RD – O grande ponto que chama atenção é justamente a força, a resistência ao longo de todo esse tempo. É uma festa que já é centenária, já passou de 100 anos e ainda temos essa expressão de emoção, de vivacidade, de reverência às águas, de você oferecer os presentes à Rainha do Mar, à Yemanjá e ter esse protagonismo das comunidades dos terreiros, das pessoas ligadas a esse universo de matriz africana. Então isso é um exemplo de força de resistência de luta, de muita luta, porque nem sempre foi assim. Muita perseguição, muita contrariedade, muitos problemas também marcaram o desenvolver dessa atividade, desta liberdade de criar, de utilizar os espaços públicos, ao longo de todo esse período, tanto no 19, como especialmente no século 2. Então hoje vivermos está expressão de espontaneidade, de resistência. Me alegra, por ser baiano, por ser soteropolitano e mostra esta importância do protagonismo dessas tradições ligadas aos costumes de matriz africana, afro baianas, ao longo do tempo.
DP – Quando foi que começou esta grande festa que hoje reúne milhares de pessoas?
RD – É interessante falar que a tradição, o costume, a expressão de fé religiosa festiva de oferecer os presentes ao mar a Yemanjá não tem como o nascimento especificamente o Rio Vermelho. Outras tantas regiões de Salvador, outros tantos lugares da cidade de Salvador, onde era banhado pelas águas, também recebiam essas expressões, seja no âmbito do particular ou das comunidade já formadas. Não exatamente como a festa imponente que a gente encontra hoje no Rio Vermelho, mas expressões também onde já estava presente essa vontade, essa reverência.

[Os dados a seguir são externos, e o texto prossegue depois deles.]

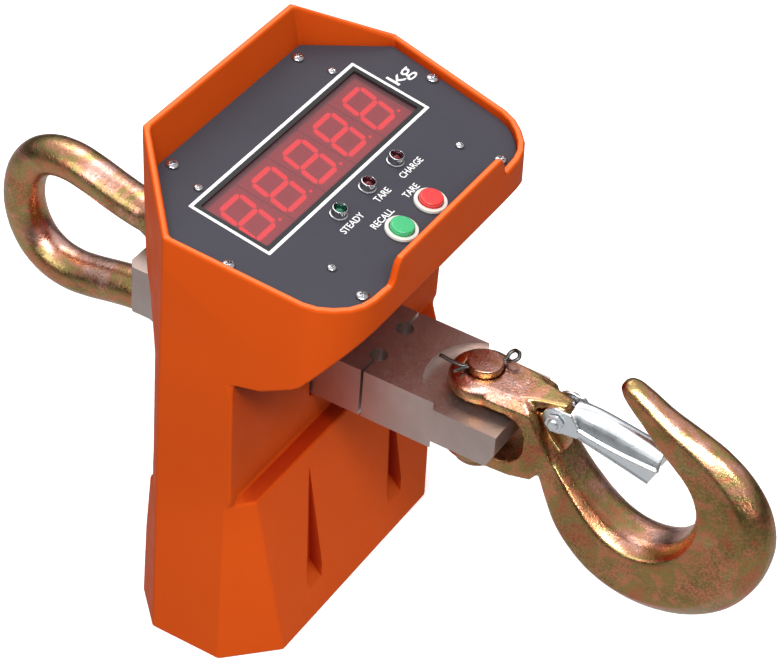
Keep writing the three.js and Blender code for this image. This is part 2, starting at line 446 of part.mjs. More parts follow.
// split pins: eye, legs through the hole, ends bent apart
function splitPin(name, cx, z, turn, long, short, rise) {
  const r = 1.35;
  const L = 10.8;
  const pts = [V(L + 7.6, 0.0, rise), V(L + 6.4, 2.9, rise * 0.86), V(L + 3.6, 3.1, rise * 0.5), V(L + 1.0, 0.35, rise * 0.12), V(L - 3, 0, 0), V(-L, 0, 0), ...long.map(([a, b, c]) => V(a, b, c))];
  const g = new THREE.ExtrudeGeometry(shapeOf(circle(0, 0, r, 6)), { steps: 22, extrudePath: new Path3(pts), bevelEnabled: false });
  const pts2 = [V(L + 7.8, -0.2, rise), V(L + 6.4, -3.1, rise * 0.86), V(L + 3.6, -3.1, rise * 0.5), V(L + 0.6, -0.2, rise * 0.08), V(L - 3.5, 0, 0)];
  const g2 = new THREE.ExtrudeGeometry(shapeOf(circle(0, 0, r, 6)), { steps: 10, extrudePath: new Path3(pts2), bevelEnabled: false });
  const pts3 = [V(-L + 2, 0, 0), ...short.map(([a, b, c]) => V(a, b, c))];
  const g3 = new THREE.ExtrudeGeometry(shapeOf(circle(0, 0, r * 0.9, 6)), { steps: 7, extrudePath: new Path3(pts3), bevelEnabled: false });
  const all = [g, g2, g3];
  for (const q of all) { q.rotateZ(turn * Math.PI / 180); q.translate(cx, 0, z); }
  add(name, union(all.map(solid)), DARK, 0.35, 0.9);
}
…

Inicialmente vamos ter um cruzamento das festas que já existiam em fevereiro com essa prática na verdade ligada ao universo de religiões de matriz africana e aí sim o Rio Vermelho passa a ser esse destaque, que todo mundo conhece, que todo mundo vem inclusive para visitar e também para oferecer os seus presentes. Agora a festa começa no Rio Vermelho especialmente nos anos 20, fruto justamente da união desta comunidade de pescadores. Isso nos anos de 23. Existe uma certa dúvida em relação a data exata, mas na década de 20 do século 20 e é continuada através dos anos, das décadas seguintes. Mas antes do Rio Vermelho outros lugares também eram um palco para essa tradição de presentear, fazer as reverências à Yemanjá.

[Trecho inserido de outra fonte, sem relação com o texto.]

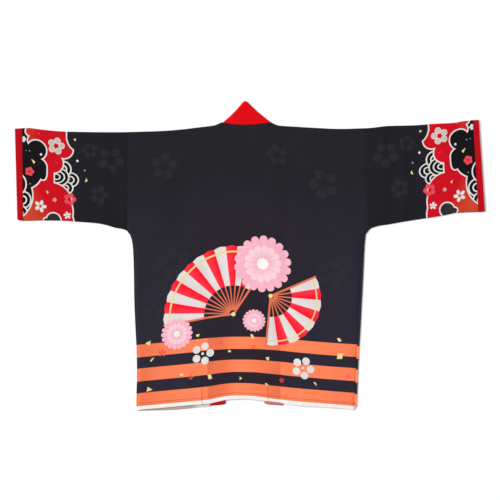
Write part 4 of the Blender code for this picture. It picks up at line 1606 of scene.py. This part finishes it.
class COAT_OT_stage(bpy.types.Operator):
    """Make the table, the soft lights and the camera above it"""

    bl_idname = "coat.stage"
    bl_label = "Table, lights and camera"

    def execute(self, context):
        scene, studio = context.scene, context.scene.coat_studio
        mesh = bpy.data.meshes.new("table")
        signs = ((-1, -1), (1, -1), (1, 1), (-1, 1))
        corners = [(x * TABLE_REACH, y * TABLE_REACH, 0.0) for x, y in signs]
        mesh.from_pydata(corners, [], [(0, 1, 2, 3)])
        paint = Paint("table", roughness=0.9, sheen=0.0, specular=0.5)
        paint.shader.inputs["Base Color"].default_value = (*studio.floor, 1.0)
        mesh.materials.append(paint.material)
        table = bpy.data.objects.new("table", mesh)
        scene.collection.objects.link(table)

        world = bpy.data.worlds.new("studio")
        world.use_nodes = True
        background = world.node_tree.nodes["Background"]
        background.inputs["Color"].default_value = (1.0, 1.0, 1.0, 1.0)
        background.inputs["Strength"].default_value = studio.fill_light
        scene.world = world

        light = bpy.data.lights.new("window", "SUN")
        light.energy, light.angle = studio.key_light, studio.key_softness
        window = bpy.data.objects.new("window", light)
        level, up = math.cos(studio.key_height), math.sin(studio.key_height)
        turn = studio.key_turn
        ray = Vector((-level * math.cos(turn), -level * math.sin(turn), -up))
        window.rotation_euler = ray.to_track_quat("-Z", "Y").to_euler()
        scene.collection.objects.link(window)

        lens = bpy.data.cameras.new("camera")
        lens.lens = lens.sensor_width * studio.camera_height / studio.view_width
        camera = bpy.data.objects.new("camera", lens)
        camera.location = (*studio.view_centre, studio.camera_height)
        scene.collection.objects.link(camera)
        scene.camera = camera
        scene.view_settings.view_transform = "Standard"
        return {"FINISHED"}


class COAT_PT_panel(bpy.types.Panel):
    """Sizes, colours and steps of the coat"""

    bl_idname = "COAT_PT_panel"
    bl_label = "Happi coat"
    bl_space_type = "VIEW_3D"
    bl_region_type = "UI"
    bl_category = "Coat"

    def draw(self, context):
        layout = self.layout
        for group in (context.scene.coat_sizes, context.scene.coat_colours, context.scene.coat_studio):
            box = layout.box()
            for name in group.bl_rna.properties.keys():
                if name not in ("rna_type", "name"):
                    box.prop(group, name)
        for operator in STEPS:
            layout.operator(operator.bl_idname)


STEPS = (
    COAT_OT_stage, COAT_OT_fronts, COAT_OT_band, COAT_OT_back, COAT_OT_sleeves, COAT_OT_cuffs
)
GROUPS = {"coat_sizes": CoatSizes, "coat_colours": CoatColours, "coat_studio": CoatStudio}


def register():
    for shown in (*GROUPS.values(), *STEPS, COAT_PT_panel):
        bpy.utils.register_class(shown)
    for name, group in GROUPS.items():
        setattr(bpy.types.Scene, name, PointerProperty(type=group))


def unregister():
    for name in GROUPS:
        delattr(bpy.types.Scene, name)
    for shown in (COAT_PT_panel, *reversed(STEPS), *reversed(GROUPS.values())):
        bpy.utils.unregister_class(shown)


def main():
    register()
    bpy.ops.coat.stage()
    bpy.ops.coat.fronts()
    bpy.ops.coat.band()
    bpy.ops.coat.back()
    bpy.ops.coat.sleeves()
    bpy.ops.coat.cuffs()


if __name__ == "__main__":
    main()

DP – De onde nasceram as festas de largo de Salvador e qual a importância de ter elas vivas!
RD – É interessante perceber que desde o primeiro momento que a cidade surge, já vem com festa, uma festa de cunho religioso, de cunho de procissão, uma festa de reverência no sentido católico, que era o grande norte das relações sócios culturais daquele contexto. Evidentemente paralelo a isso havia outras expressões ligadas a outras tradições, a outros dois outros povos que também estavam presentes na cidade de Salvador.

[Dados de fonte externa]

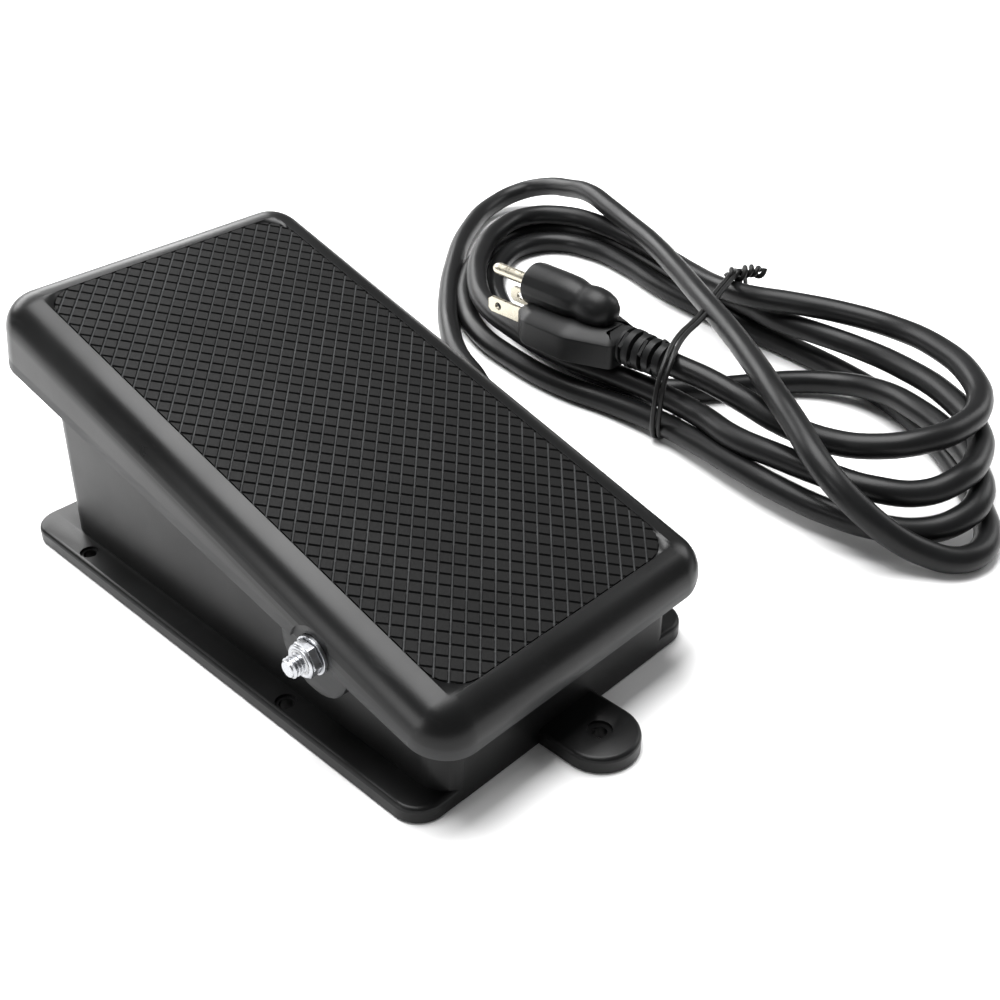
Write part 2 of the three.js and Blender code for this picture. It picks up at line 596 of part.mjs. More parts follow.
// ---- assembly -----------------------------------------------------------
add('base_housing', baseHousing(), BLACK_PLASTIC);
add('bottom_cover', bottomCover(), BLACK_PLASTIC);
COVER_SCREWS.forEach(([x, y], i) => {
  add(`cover_screw_${i + 1}`, screw(1.25, 2.8, 9), ZINC, [x, y, 0.35]);
});
[[34, 52], [-34, 52], [34, -62], [-34, -62]].forEach(([x, y], i) => {
  add(`rubber_foot_${i + 1}`, rubberFoot(), MAT_RUBBER, [x, y, 0]);
});

add('treadle', treadle(), TREADLE_PLASTIC, [0, 0, 0], [0, 0, 0], treadleFrame);
add('tread_mat', treadMat(), MAT_RUBBER, [0, 0, 0], [0, 0, 0], treadleFrame);

add('pivot_bolt', pivotBolt(), ZINC, [0, ...PIVOT], [0, Math.PI / 2, 0]);
add('nut_washer', washer(), ZINC, [-LUG_OUTER - GAP, ...PIVOT], [0, -Math.PI / 2, 0]);
add('lock_nut', lockNut(), ZINC, [-LUG_OUTER - 1.9, ...PIVOT], [0, -Math.PI / 2, 0]);
add('head_washer', washer(), ZINC, [LUG_OUTER + GAP, ...PIVOT], [0, Math.PI / 2, 0]);
const bushSeat = BODY_WIDTH / 2 - (PIVOT[1] - FLANGE_TOP) * DRAFT + 0.4;
add('left_bush', pivotBush(), NYLON, [-bushSeat, ...PIVOT], [0, -Math.PI / 2, 0]);
add('right_bush', pivotBush(), NYLON, [bushSeat, ...PIVOT], [0, Math.PI / 2, 0]);

add('return_spring', returnSpring(), SPRING_STEEL, [0, SPRING_Y, SPRING_BOTTOM]);
add('push_rod', pushRod(), NYLON, [0, ROD_Y, 0]);
add('wiper_carriage', wiperCarriage(), NYLON);
add('slide_potentiometer', slidePotentiometer(), BLACK_PLASTIC);
add('circuit_board', geometryOf(box(74, 1.6, 40, 0, BOARD_Y, 26)), BOARD_GREEN);
add('heat_sink', heatSink(), ALUMINIUM);
add('choke_coil', chokeCoil(), COPPER, [20, BOARD_Y + 5, 24], [Math.PI / 2, 0, 0]);
add('suppressor_capacitor', geometryOf(box(14, 7, 12, 14, BOARD_Y - 4.8, 18)), BLACK_PLASTIC);
add('triac', triac(), BLACK_PLASTIC);
add('outlet_socket', outletSocket(), BLACK_PLASTIC);
[-SOCKET_SCREW_X, SOCKET_SCREW_X].forEach((x, i) => {
  add(`socket_screw_${i + 1}`, screw(1.25, 2.8, 11), ZINC, [x, BODY_REAR + 2.7, SOCKET_CENTRE_Z], [Math.PI / 2, 0, 0]);
});
[-30, 30].forEach((x, i) => {
  add(`rest_pad_${i + 1}`, lidPad(x, -80, 5, 1.4), MAT_RUBBER);
  add(`end_buffer_${i + 1}`, lidPad(x, 70, 5, 1.4), MAT_RUBBER);
});

add('cord_gland', cordGland(), BLACK_PLASTIC, [0, EXIT_Y, EXIT_Z], [0, Math.PI / 2, 0]);
add('cord_clamp', cordClamp(), BLACK_PLASTIC);
CLAMP_SCREW_Y.forEach((y, i) => {
  add(`clamp_screw_${i + 1}`, screw(1.25, 2.8, 22), ZINC, [CLAMP_X, y, 9]);
});
add('cord_inner_end', geometryOf(crossPost(CORD_DIAMETER / 2 - 0.3, 25, 57, EXIT_Y, EXIT_Z, 16)), CORD_PVC);
add('line_wire_in', tube(LINE_IN, 1.1, 8, 12), WIRE_BLACK);
add('neutral_wire_in', tube(NEUTRAL_IN, 1.1, 8, 12), WIRE_WHITE);
add('earth_wire', tube(EARTH, 1.1, 8, 26), WIRE_GREEN);
add('line_wire_out', tube(LINE_OUT, 1.1, 8, 12), WIRE_BLACK);
add('neutral_wire_out', tube(NEUTRAL_OUT, 1.1, 8, 12), WIRE_WHITE);
add('cord_free_run', tube(FREE_ROUTE, CORD_DIAMETER / 2, 10, 60), CORD_PVC);
add('cord_hank', cordHank(), CORD_PVC);
add('twist_tie', twistTie(), CORD_PVC);

const plug = new THREE.Group();
plug.position.set(...PLUG_PLACE);
plug.rotation.set(...PLUG_TURN);
assembly.add(plug);
add('plug_body', plugBody(), BLACK_PLASTIC, [0, 0, 0], [0, 0, 0], plug);
add('plug_relief', plugRelief(), BLACK_PLASTIC, [-PLUG_BODY_LENGTH - GAP, 0, 7.5], [0, 0, 0], plug);
add('ground_pin', groundPin(), BRASS, [GAP, 0, GROUND_PIN_Z], [0, 0, 0], plug);
add('line_blade', blade(6.3), BRASS, [GAP, BLADE_Y, BLADE_Z], [0, 0, 0], plug);
add('neutral_blade', blade(6.3), BRASS, [GAP, -BLADE_Y, BLADE_Z], [0, 0, 0], plug);

export default group;
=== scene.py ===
# Foot control pedal with a hinged treadle and a coiled mains cord: the visual model.
# Points are written in millimetres about the middle of the base, as in the CAD source,
# and turned to metres in the row frame by place().
import math

import bmesh
import bpy
from mathutils import Matrix, Vector


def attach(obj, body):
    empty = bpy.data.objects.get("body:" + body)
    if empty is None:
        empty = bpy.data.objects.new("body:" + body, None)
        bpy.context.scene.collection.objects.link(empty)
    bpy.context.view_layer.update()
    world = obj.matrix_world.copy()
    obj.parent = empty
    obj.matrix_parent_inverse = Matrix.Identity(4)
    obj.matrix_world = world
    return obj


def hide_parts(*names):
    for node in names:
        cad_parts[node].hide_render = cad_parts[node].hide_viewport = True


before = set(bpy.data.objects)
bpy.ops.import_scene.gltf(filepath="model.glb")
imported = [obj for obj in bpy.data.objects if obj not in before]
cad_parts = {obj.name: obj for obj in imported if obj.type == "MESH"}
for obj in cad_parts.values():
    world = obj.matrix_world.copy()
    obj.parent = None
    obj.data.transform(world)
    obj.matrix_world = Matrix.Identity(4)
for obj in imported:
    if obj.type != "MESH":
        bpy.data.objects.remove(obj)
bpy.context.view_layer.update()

MM = 0.001
SHIFT = Vector((0.0013, 0.0107, 0.0))
TILT = math.radians(15.85)
TREADLE_FRONT = (-102.8, 35.0)
PIVOT = (-53.0, 34.0)
GROOVE_PITCH, GROOVE_DEPTH = 3.8, 0.5
ROW_PHASE, CROSS_PHASE = 3.3, 0.7
BASE, TREADLE, PLUNGER = "pedal_base", "treadle", "plunger"

TO_FRAME = Matrix.Translation(SHIFT) @ Matrix.Scale(MM, 4)
TO_TREADLE = (
    TO_FRAME
    @ Matrix.Translation((0, TREADLE_FRONT[0], TREADLE_FRONT[1]))
    @ Matrix.Rotation(TILT, 4, "X")
)


def place(x, y, z):
    return Vector((x, y, z)) * MM + SHIFT


# ---- camera -------------------------------------------------------------
CAMERA_SPOT = (-202.4, -262.7, 252.5)
CAMERA_LENS = 47.48
LOOK_DOWN, LOOK_RIGHT = 34.13, 46.02
camera_data = bpy.data.cameras.new("camera")
camera_data.sensor_width = 36.0
camera_data.lens = CAMERA_LENS
camera_data.clip_start = 0.01
camera_data.clip_end = 20.0
camera = bpy.data.objects.new("camera", camera_data)
camera.location = place(*CAMERA_SPOT)
camera.rotation_euler = (math.radians(90 - LOOK_DOWN), 0.0, math.radians(-LOOK_RIGHT))
bpy.context.scene.collection.objects.link(camera)
bpy.context.scene.camera = camera


# ---- node helpers for materials ------------------------------------------
class Nodes:
    def __init__(self, name):
        self.material = bpy.data.materials.new(name)
        self.material.use_nodes = True
        self.tree = self.material.node_tree
        self.shader = self.tree.nodes["Principled BSDF"]
        self.coords = self.tree.nodes.new("ShaderNodeTexCoord").outputs["Object"]

    def new(self, kind, **settings):
        node = self.tree.nodes.new(kind)
        for key, value in settings.items():
            setattr(node, key, value)
        return node

    def feed(self, socket, value):
        if isinstance(value, bpy.types.NodeSocket):
            self.tree.links.new(value, socket)
        else:
            socket.default_value = value

    def mapped(self, scale=(1, 1, 1), rotation=(0, 0, 0), offset=(0, 0, 0)):
        node = self.new("ShaderNodeMapping")
        self.feed(node.inputs["Vector"], self.coords)
        node.inputs["Scale"].default_value = scale
        node.inputs["Rotation"].default_value = rotation
        node.inputs["Location"].default_value = offset
        return node.outputs["Vector"]

    def noise(self, scale, detail=3.0, rough=0.55, vector=None, distortion=0.0):
        node = self.new("ShaderNodeTexNoise")
        self.feed(node.inputs["Vector"], self.coords if vector is None else vector)
        node.inputs["Scale"].default_value = scale
        node.inputs["Detail"].default_value = detail
        node.inputs["Roughness"].default_value = rough
        node.inputs["Distortion"].default_value = distortion
        return node.outputs["Fac"]

    def span(self, value, low, high, out_low, out_high):
        node = self.new("ShaderNodeMapRange")
        self.feed(node.inputs["Value"], value)
        node.inputs["From Min"].default_value = low
        node.inputs["From Max"].default_value = high
        node.inputs["To Min"].default_value = out_low
        node.inputs["To Max"].default_value = out_high
        return node.outputs["Result"]

    def math(self, operation, a, b=0.0):
        node = self.new("ShaderNodeMath", operation=operation)
        self.feed(node.inputs[0], a)
        self.feed(node.inputs[1], b)
        return node.outputs[0]

    def mix(self, factor, a, b):
        node = self.new("ShaderNodeMix", data_type="RGBA")
        self.feed(node.inputs["Factor"], factor)
        self.feed(node.inputs["A"], a)
        self.feed(node.inputs["B"], b)
        return node.outputs["Result"]

    def bump(self, height, strength, distance, under=None):
        node = self.new("ShaderNodeBump")
        node.inputs["Strength"].default_value = strength
        node.inputs["Distance"].default_value = distance
        self.feed(node.inputs["Height"], height)
        if under is not None:
            self.feed(node.inputs["Normal"], under)
        return node.outputs["Normal"]

    def parts(self, vector=None):
        node = self.new("ShaderNodeSeparateXYZ")
        self.feed(node.inputs[0], self.coords if vector is None else vector)
        return node.outputs

    def finish(self, color, roughness, metallic=0.0, normal=None, specular=0.5):
        self.feed(self.shader.inputs["Base Color"], color)
        self.feed(self.shader.inputs["Roughness"], roughness)
        self.shader.inputs["Metallic"].default_value = metallic
        self.shader.inputs["Specular IOR Level"].default_value = specular
        if normal is not None:
            self.feed(self.shader.inputs["Normal"], normal)
        return self.material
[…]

A grande questão era o que era permitido naquela época e o que não era permitido. Com o passar do tempo essa expressão popular, ganha muito mais dimensão, especialmente por conta da resistência da luta, especialmente do povo aqui da cidade, do povo negro. Isso vai se enraizando, se consolidando com muita expressão, com muita carga identitária desses encontros de cultura que formaram a cidade de Salvador e que formaram o povo do estado da Bahia e do Brasil ao longo de todo esse tempo.
Então as festas de largo na cidade geralmente surgem em volta das igrejas, em volta das paróquias, surgem nas casas das pessoas abertas para as praças. Tem todo esse enraizamento, tem todo esse compartilhamento de uma vontade de expressar sua fé em conjunto, em comunidade e é justamente a importância em mantê-las que mostra como é relevante, como é colorida essa pluralidade da nossa cultura porque as festas, assim como as feiras, assim como os outros espaços que estão tão carregado dessas expressões culturais, são mostras dessas faces da identidade do povo da Bahia, daqueles, daquelas que formam constantemente a nossa cidade, que constroem a nossa cidade nos seus atos de ser, de vivenciar, de experienciar a cidade e de fazer da cidade o que ela é.
Então o mais bonito, mais curioso de tudo isso é entender que essas festas são grandes reflexos desses panoramas de encontros, de desencontros de força, de resistência, do colorido de todos que estão dia após dia construindo uma cidade com suas expressões de fé, com suas expressões de futuro melhor e com preservação evidentemente do passado, com expressões ligadas a tradições e costumes antigos. Então a festa por si só personifica, representa esses encontros de história que formam a nossa história hoje.